Many
game projects are either significantly delayed or shipped in a rather
buggy state. Certainly, this situation isn't unique to the games
industry - for instance, according to the infamous "Extreme
Chaos" report released by The Standish Group in 2001, more
than 70% of all software projects are either cancelled or significantly
exceed their planned development time and budget. However, since
games represent a very complex case of software development where
people skilled in rather different disciplines have to cooperate,
one might argue that the development risks inherent in game projects
are particularly high.
The
reasons for delayed, bug-infested or even failed software projects
are manifold, but it seems that, besides feature creep and shifting
priorities, testing and quality assurance are recurring themes.
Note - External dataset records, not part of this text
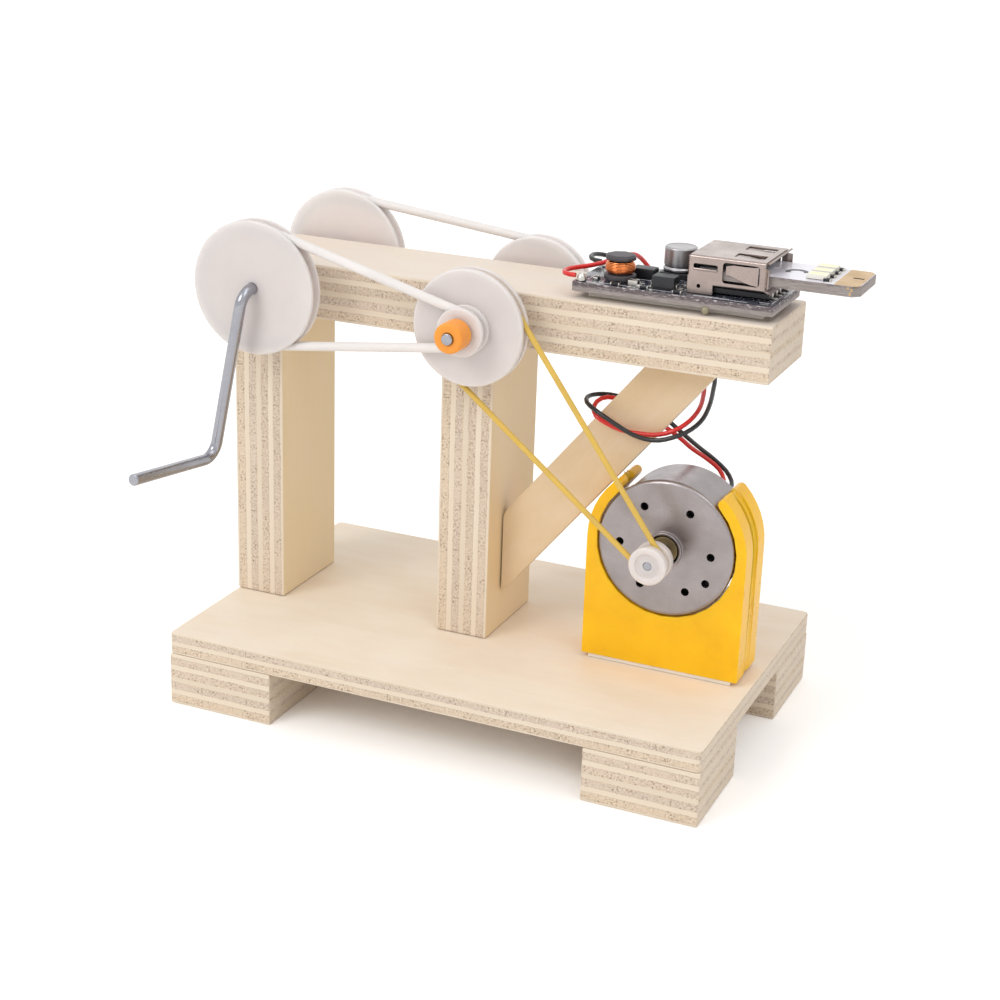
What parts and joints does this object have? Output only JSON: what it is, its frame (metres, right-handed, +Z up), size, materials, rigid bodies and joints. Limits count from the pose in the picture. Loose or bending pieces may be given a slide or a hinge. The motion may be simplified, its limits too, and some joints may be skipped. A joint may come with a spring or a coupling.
{
  "type": "hand crank generator",
  "caption": "Hand crank generator on a plywood frame: a bent crank and belt pulleys spin a small motor, whose wires feed a USB board that holds an LED stick.",
  "frame": {"origin": "bottom centre of the whole object at rest, on the plane under the feet", "axes": "+X along the long side of the base towards the LED stick, +Y from the crank handle to the back, +Z up"},
  "size_m": [0.1134, 0.078, 0.0874],
  "materials": {
    "birch_plywood": "bare sanded birch plywood, layered edges",
    "bright_steel": "bright drawn steel",
    "milky_plastic": "milky translucent plastic",
    "orange_plastic": "soft orange plastic",
    "amber_plastic": "moulded amber yellow plastic",
    "white_belt": "round white elastic cord",
    "yellow_belt": "round yellow elastic cord",
    "zinc_plate": "satin zinc plated steel",
    "sintered_bronze": "dull sintered bronze",
    "laminated_iron": "grey stamped iron",
    "enamelled_copper": "enamelled copper wire",
    "ferrite": "matt black ferrite",
    "tinned_metal": "tinned metal and solder",
    "black_plastic": "moulded black plastic",
    "white_foam_tape": "white foam tape",
    "dark_board": "dark circuit board with silver pads",
    "pale_board": "pale circuit board",
    "nickel_plate": "nickel plated sheet",
    "bare_aluminium": "bare aluminium can",
    "yellow_lamp": "yellow phosphor lamps",
    "red_sleeve": "red insulation",
    "black_sleeve": "black insulation"
  },
  "bodies": {
    "stand": {"base_board": "birch_plywood", "foot_front_left": "birch_plywood", "foot_front_right": "birch_plywood", "foot_back_left": "birch_plywood", "foot_back_right": "birch_plywood", "post_left": "birch_plywood", "post_right": "birch_plywood", "top_beam": "birch_plywood", "diagonal_brace": "birch_plywood", "motor_mount": "amber_plastic", "drive_belt_front": "white_belt", "drive_belt_back": "white_belt", "motor_belt": "yellow_belt", "motor_front_plate": "zinc_plate", "motor_can": "zinc_plate", "motor_bearing_front": "sintered_bronze", "motor_bearing_rear": "sintered_bronze", "inductor_winding": "enamelled_copper", "motor_magnet_left": "ferrite", "motor_magnet_right": "ferrite", "inductor_core": "ferrite", "motor_brush_left": "tinned_metal", "motor_brush_right": "tinned_metal", "motor_terminal_red": "tinned_metal", "motor_terminal_black": "tinned_metal", "solder_joint_red": "tinned_metal", "solder_joint_black": "tinned_metal", "motor_terminal_block": "black_plastic", "capacitor_base": "black_plastic", "power_diode": "black_plastic", "switch_chip": "black_plastic", "usb_insulator": "black_plastic", "mount_tape": "white_foam_tape", "board_tape": "white_foam_tape", "circuit_board": "dark_board", "usb_shell": "nickel_plate", "capacitor_can": "bare_aluminium", "wire_red": "red_sleeve", "wire_black": "black_sleeve"},
    "crank": {"crank_rod": "bright_steel", "crank_pulley_front": "milky_plastic", "crank_pulley_back": "milky_plastic"},
    "mid": {"mid_shaft": "bright_steel", "mid_pulley_front": "milky_plastic", "shaft_collar_front": "orange_plastic", "shaft_collar_back": "orange_plastic"},
    "idler": {"mid_pulley_back": "milky_plastic"},
    "rotor": {"motor_shaft": "bright_steel", "motor_rotor": "laminated_iron", "motor_winding_1": "enamelled_copper", "motor_winding_2": "enamelled_copper", "motor_winding_3": "enamelled_copper", "motor_commutator": "enamelled_copper", "motor_pulley": "milky_plastic"},
    "led_stick": {"led_board": "pale_board", "led_lamp_1": "yellow_lamp", "led_lamp_2": "yellow_lamp", "led_lamp_3": "yellow_lamp"}
  },
  "joints": [
    {"name": "crank_spin", "type": "hinge", "parent": "stand", "child": "crank", "pos_m": [-0.04495, -0.01018, 0.0752], "axis": [0, 1, 0], "continuous": true},
    {"name": "mid_spin", "type": "hinge", "parent": "stand", "child": "mid", "pos_m": [-0.00575, -0.01018, 0.0727], "axis": [0, 1, 0], "continuous": true},
    {"name": "idler_spin", "type": "hinge", "parent": "stand", "child": "idler", "pos_m": [-0.00575, 0.02252, 0.0727], "axis": [0, 1, 0], "continuous": true},
    {"name": "motor_spin", "type": "hinge", "parent": "stand", "child": "rotor", "pos_m": [0.02835, -0.00698, 0.0368], "axis": [0, 1, 0], "continuous": true},
    {"name": "led_slide", "type": "slide", "parent": "stand", "child": "led_stick", "axis": [1, 0, 0], "range_m": [0, 0.0114]}
  ],
  "couplings": [
    {"joint": "mid_spin", "follows": "crank_spin", "ratio": 3.4194},
    {"joint": "idler_spin", "follows": "crank_spin", "ratio": 1.1778},
    {"joint": "motor_spin", "follows": "crank_spin", "ratio": 12.099}
  ]
}
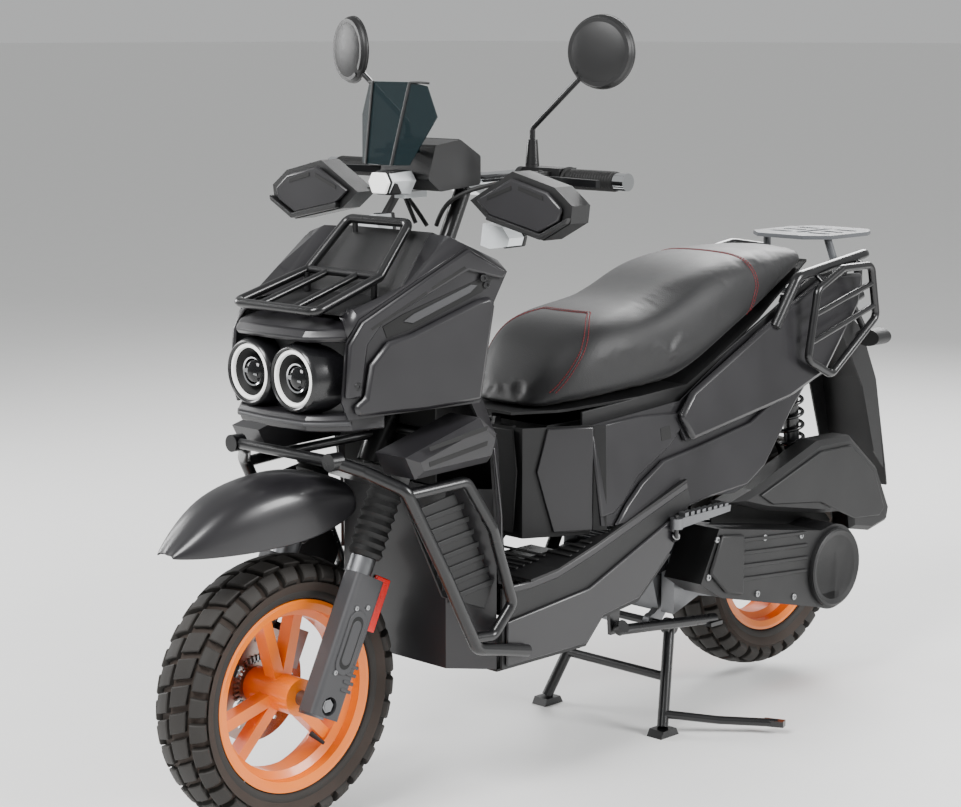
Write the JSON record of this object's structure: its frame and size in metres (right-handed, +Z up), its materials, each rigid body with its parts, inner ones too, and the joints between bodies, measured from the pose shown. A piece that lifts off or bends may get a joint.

In our experience, a large number of development studios entirely
rely on manual testing of the underlying game engine, their production
tools, and the game code itself, while automated processes are only
rarely adopted. Similarly, in the 2002 GDC roundtable "By the
Books: Solid Software Engineering for Games", only 18 percent
of the attendees said that the projects they were working on employed
automated tests.
We
were first confronted with the notion of automated testing when,
in the year 2000, customers of our back then still very young middleware
company complained about stability issues and bugs in our 3D engine.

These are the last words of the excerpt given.